Most training focuses on strength, indeed most body building can be classed as strength training, and you get specialist strength and conditioning coaches. But the definition of strength in this spectrum is limited, typically it refers only to how much weight can be lifted. Which in reality is only one dimension of strength.
When we look at the Crossfit definition of strength it states – The ability of a muscular unit, or combination of muscular units, to apply force. – so what we’re looking at here is a far broader context of what strength means, indeed when you factor in broad time and modal domains, and you start to consider different weight and rep protocols, strength becomes far more than simply how much you can lift.

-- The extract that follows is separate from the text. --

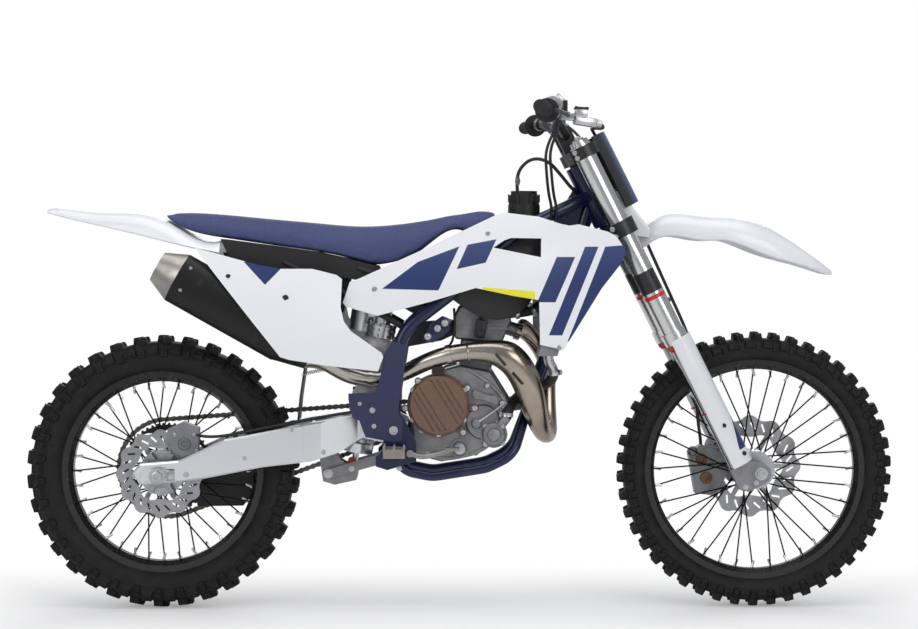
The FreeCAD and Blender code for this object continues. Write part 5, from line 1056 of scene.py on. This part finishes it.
bracket = cut_plate([(652, 676), (676, 668), (718, 700), (722, 726), (700, 735), (672, 716)], -104, -98)
fit(bevelled(bracket, 1.2), "head_bracket", "frame", "navy_paint")
bracket_bolts = []
for x, z in ((706, 717), (664, 684), (688, 704)):
    bracket_bolts += hexagon_bolt(place(x, -104, z), RIGHT, 6.0, 5.0)
    bracket_bolts.append(turned([(0, 0), (7, 0), (7, 44), (0, 44)], place(x, -98, z), LEFT, 14))
fit(bracket_bolts, "head_bracket_bolts", "frame", "axle_steel", BRIGHT)


# Controls: grip ribs, bar ends, cap bolts, cables, throttle drum, brake master, and hoses

BAR_END = Vector((925.0, -402.0, 1228.0))
GRIP_WAY = (Vector((968.3, -176.0, 1225.9)) - BAR_END).normalized()


def across(point, side):
    """A point or way of the right half, on the side asked for: -1 right, 1 left."""
    return Vector((point.x, point.y * -side, point.z))


ribs = []
for side in (-1, 1):
    way = across(GRIP_WAY, side)
    for i in range(9):
        foot = place(*across(BAR_END + GRIP_WAY * (4 + 11.5 * i), side))
        ribs.append(turned([(15.8, 0), (17.0, 0.8), (17.0, 5.2), (15.8, 6)], foot, way, 24))
    foot = place(*across(BAR_END - GRIP_WAY * 6, side))
    ribs.append(turned([(0, 0), (11, 0), (15, -2.5), (15.8, 1), (0, 1)], foot, way, 28))
fit(ribs, "grip_ribs", "steering", "grip_rubber")

above_caps = [on_fork(1100, side, ahead) for side in (-46.0, 46.0) for ahead in (-14.0, 19.0)]
bolts("bar_cap_bolts", "steering",
      [(meet(start, -UP_FORK, ["upper_clamp"]), UP_FORK, 4.5, 4.0) for start in above_caps])

housing = BAR_END + GRIP_WAY * 138.0
for name, shift in (("throttle_cable_pull", 0.0), ("throttle_cable_return", 1.0)):
    beside = 12 * shift
    route(name, ("steering", "frame", place(948, -196, 1140), place(972, -66, 1000)),
          [housing + Vector((16, 8 * shift, 14)), housing + Vector((24 + 8 * shift, 14, -30)),
           (948 + 10 * shift, -196, 1140), (954 + beside, -132, 1090), (962 + beside, -84, 1036),
           (972 + beside, -66, 1000), (968 + beside, -60, 960), (940, -44 - 8 * shift, 915),
           (860, -36 - 8 * shift, 880)], 3.6)

drum = turned([(0, -13), (19, -13), (22, -10), (22, 10), (19, 13), (0, 13)],
              place(*(housing + Vector((12, 6, 16)))), GRIP_WAY, 32)
tower = box(place(*(housing + Vector((26, 6, 30)))), (20, 22, 16), (0.7, 0.1, 0.7), 3.0)
fit([drum, tower], "throttle_drum", "steering", "axle_steel", SILVER)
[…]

as an applied example, a power lifter is strong, but so is a sprinter, yet neither would be remarkably strong in the other’s sport, this is because strength isn’t simply about how fast you can run, or how much you can lift, its about force generated.
And if you recall your highschool physics – power = force x distance /time = work done/ time
so strength is typically what we look at when we consider the ‘force’ in our equation for power, but the other factors, distance, time can significantly change who we define as strong.
this is where Crossfit is unique, sometimes it isn’t the one who lifts the most that wins, and some times its not the one that runs the furthest that wins, its usually the generalist, who has the highest base level of General Physical Preparedness (GPP) over the 10 General Physical Skills that wins.